------ RECORDED DATA

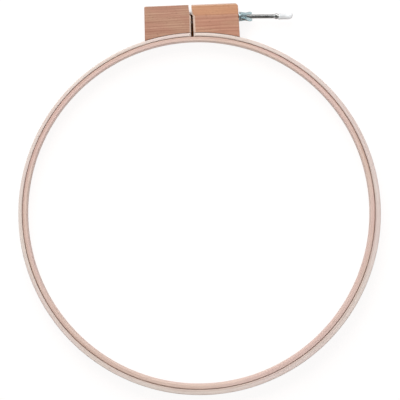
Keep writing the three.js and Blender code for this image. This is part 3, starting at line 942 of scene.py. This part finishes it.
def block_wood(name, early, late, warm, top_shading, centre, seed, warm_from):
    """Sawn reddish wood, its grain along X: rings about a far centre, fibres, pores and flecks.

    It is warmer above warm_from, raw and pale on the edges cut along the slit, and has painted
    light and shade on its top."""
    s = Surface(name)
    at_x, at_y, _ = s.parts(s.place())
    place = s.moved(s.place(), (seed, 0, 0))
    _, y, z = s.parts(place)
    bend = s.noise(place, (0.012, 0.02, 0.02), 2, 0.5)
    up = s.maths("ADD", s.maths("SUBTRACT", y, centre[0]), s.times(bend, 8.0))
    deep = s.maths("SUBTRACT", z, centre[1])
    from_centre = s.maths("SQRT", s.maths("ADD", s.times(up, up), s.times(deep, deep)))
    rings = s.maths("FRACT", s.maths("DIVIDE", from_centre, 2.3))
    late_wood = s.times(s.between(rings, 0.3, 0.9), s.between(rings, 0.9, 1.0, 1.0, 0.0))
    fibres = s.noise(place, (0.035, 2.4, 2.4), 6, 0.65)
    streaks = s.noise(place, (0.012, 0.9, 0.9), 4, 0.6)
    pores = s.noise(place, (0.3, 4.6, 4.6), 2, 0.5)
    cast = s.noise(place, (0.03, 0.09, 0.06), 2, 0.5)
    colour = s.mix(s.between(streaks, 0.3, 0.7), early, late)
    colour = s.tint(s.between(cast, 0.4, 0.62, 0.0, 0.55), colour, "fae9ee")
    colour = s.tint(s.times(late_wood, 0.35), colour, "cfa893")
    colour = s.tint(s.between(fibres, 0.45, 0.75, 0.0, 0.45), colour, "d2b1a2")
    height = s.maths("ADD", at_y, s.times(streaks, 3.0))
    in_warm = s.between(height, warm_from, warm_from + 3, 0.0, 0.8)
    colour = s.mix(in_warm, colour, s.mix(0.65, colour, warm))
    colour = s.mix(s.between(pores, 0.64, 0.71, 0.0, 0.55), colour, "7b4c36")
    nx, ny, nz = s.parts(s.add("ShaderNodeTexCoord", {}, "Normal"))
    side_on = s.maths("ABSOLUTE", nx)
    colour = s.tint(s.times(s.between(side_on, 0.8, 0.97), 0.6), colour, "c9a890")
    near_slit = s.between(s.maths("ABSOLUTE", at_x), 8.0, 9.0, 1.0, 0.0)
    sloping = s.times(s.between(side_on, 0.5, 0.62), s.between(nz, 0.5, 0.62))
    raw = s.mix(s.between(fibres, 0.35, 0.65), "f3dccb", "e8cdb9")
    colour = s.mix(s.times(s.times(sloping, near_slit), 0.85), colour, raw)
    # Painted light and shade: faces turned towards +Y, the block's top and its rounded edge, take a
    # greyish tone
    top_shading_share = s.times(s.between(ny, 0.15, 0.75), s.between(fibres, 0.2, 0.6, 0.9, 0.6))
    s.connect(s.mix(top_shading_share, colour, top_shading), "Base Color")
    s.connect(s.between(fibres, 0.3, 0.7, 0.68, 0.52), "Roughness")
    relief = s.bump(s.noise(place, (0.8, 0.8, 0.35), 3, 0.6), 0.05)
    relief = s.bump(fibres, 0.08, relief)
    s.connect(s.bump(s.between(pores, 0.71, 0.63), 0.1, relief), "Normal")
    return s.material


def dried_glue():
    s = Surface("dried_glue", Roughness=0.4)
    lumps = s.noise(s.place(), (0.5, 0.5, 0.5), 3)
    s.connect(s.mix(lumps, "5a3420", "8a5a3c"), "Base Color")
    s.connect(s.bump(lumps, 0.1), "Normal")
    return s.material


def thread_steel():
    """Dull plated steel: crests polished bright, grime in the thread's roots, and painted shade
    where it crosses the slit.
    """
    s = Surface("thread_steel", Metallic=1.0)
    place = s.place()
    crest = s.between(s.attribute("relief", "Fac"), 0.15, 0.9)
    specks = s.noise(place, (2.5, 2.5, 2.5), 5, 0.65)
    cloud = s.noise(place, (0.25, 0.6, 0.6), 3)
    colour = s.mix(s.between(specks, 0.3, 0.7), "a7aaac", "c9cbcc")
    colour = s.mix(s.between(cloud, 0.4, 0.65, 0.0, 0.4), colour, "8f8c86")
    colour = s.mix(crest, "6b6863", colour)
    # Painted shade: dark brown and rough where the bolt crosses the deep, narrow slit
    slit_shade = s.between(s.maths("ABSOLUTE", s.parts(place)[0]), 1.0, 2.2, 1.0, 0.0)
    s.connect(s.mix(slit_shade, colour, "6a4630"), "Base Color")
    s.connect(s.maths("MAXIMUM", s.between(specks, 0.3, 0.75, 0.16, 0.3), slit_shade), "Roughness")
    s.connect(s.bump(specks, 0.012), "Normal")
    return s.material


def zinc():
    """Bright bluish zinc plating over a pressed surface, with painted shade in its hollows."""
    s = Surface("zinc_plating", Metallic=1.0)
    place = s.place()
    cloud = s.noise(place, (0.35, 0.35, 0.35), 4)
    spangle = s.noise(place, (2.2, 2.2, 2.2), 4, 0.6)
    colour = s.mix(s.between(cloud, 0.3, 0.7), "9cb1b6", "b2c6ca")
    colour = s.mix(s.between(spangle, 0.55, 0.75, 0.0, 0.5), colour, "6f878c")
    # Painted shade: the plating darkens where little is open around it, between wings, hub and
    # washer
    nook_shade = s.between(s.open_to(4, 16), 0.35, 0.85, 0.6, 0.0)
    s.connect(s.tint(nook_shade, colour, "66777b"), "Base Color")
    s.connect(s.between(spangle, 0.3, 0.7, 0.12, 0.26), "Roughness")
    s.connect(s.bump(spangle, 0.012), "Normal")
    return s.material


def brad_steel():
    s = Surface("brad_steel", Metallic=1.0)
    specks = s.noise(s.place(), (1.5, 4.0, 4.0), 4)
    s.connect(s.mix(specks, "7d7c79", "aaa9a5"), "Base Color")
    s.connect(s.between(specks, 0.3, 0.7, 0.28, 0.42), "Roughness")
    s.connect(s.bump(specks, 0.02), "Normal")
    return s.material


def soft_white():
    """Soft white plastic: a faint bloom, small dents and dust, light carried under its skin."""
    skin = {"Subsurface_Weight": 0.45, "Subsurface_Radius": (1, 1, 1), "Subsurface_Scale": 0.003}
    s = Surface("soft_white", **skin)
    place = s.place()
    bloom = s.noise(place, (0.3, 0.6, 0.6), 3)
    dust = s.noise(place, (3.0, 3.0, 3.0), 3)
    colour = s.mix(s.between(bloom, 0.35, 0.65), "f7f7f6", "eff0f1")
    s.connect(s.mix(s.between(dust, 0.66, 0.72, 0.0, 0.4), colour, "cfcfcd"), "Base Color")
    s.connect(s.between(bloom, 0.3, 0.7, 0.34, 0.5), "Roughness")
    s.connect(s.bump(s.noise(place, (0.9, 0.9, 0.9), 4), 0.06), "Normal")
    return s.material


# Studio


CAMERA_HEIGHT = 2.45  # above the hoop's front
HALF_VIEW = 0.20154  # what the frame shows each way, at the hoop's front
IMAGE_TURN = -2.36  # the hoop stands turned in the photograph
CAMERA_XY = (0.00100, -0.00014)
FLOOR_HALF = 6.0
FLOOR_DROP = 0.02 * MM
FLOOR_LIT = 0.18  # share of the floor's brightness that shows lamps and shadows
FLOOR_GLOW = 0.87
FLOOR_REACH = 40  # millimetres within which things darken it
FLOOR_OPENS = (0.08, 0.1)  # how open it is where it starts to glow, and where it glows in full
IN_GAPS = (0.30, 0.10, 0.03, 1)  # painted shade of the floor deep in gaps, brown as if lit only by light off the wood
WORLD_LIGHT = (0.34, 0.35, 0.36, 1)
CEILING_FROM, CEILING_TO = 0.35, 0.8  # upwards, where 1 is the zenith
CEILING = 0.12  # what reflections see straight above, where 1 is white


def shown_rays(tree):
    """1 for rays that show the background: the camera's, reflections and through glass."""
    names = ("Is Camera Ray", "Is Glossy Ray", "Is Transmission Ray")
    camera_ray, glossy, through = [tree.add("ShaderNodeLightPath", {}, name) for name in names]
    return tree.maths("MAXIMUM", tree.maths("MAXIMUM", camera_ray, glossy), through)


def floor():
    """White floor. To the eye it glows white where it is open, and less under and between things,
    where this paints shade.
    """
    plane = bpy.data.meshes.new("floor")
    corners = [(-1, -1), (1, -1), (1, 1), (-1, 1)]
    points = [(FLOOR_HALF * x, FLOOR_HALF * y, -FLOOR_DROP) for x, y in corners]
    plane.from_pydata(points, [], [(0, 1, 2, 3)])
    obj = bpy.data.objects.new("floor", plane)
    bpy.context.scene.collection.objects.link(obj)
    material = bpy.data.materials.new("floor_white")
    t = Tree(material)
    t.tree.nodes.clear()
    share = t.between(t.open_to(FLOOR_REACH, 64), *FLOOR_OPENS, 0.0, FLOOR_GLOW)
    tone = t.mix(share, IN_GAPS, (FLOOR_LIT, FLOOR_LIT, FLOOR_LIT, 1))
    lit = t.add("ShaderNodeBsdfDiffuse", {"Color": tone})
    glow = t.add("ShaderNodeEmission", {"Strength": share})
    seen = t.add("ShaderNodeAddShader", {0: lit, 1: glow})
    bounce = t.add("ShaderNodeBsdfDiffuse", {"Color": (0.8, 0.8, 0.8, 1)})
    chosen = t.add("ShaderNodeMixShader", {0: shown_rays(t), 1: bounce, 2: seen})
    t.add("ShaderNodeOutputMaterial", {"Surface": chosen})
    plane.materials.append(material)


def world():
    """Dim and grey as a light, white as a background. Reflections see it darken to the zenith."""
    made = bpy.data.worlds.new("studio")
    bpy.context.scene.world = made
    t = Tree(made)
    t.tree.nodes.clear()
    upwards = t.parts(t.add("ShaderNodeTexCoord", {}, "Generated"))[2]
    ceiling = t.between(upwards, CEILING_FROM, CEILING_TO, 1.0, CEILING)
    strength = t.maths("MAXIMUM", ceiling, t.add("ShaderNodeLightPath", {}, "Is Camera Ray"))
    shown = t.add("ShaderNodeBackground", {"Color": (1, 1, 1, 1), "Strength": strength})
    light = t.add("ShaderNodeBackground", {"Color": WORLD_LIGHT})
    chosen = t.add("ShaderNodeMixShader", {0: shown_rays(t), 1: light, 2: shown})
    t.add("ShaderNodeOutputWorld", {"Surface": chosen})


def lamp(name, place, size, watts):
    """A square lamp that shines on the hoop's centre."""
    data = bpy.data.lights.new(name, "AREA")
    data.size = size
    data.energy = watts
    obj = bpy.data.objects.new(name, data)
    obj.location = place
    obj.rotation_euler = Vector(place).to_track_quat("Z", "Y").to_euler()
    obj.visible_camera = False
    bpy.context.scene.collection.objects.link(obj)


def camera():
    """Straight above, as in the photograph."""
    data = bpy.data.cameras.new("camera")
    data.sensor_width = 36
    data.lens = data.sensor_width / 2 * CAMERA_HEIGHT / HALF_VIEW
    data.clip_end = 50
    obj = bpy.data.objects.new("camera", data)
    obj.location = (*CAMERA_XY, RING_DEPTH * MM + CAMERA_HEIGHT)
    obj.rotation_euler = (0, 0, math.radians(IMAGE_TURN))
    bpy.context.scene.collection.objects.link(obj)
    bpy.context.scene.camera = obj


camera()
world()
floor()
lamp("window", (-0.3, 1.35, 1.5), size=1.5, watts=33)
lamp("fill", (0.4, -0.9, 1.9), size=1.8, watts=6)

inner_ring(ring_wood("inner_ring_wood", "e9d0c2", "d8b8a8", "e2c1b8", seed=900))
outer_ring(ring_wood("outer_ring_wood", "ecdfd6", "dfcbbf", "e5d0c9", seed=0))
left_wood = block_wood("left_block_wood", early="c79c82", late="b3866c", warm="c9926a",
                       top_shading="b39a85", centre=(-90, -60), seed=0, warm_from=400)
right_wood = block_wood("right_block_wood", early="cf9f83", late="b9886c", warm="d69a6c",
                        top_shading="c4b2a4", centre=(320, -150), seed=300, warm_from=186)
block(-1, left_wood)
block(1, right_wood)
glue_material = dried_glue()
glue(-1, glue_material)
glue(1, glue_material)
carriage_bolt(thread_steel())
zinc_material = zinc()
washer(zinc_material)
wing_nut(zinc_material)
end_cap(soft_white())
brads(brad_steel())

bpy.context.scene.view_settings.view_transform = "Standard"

------------

PROBLEM REQUIREMENTS:
Reproduce verbatim only this range: the first line of the material through the line that contains "pores and flecks.", inclusive.

RESPONSE:
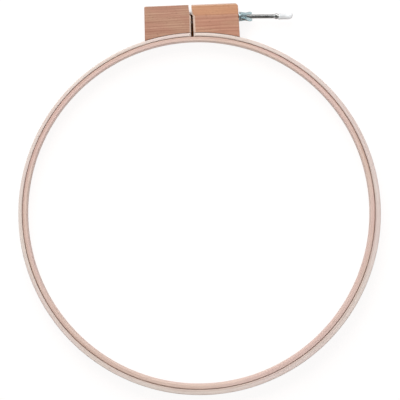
Keep writing the three.js and Blender code for this image. This is part 3, starting at line 942 of scene.py. This part finishes it.
def block_wood(name, early, late, warm, top_shading, centre, seed, warm_from):
    """Sawn reddish wood, its grain along X: rings about a far centre, fibres, pores and flecks.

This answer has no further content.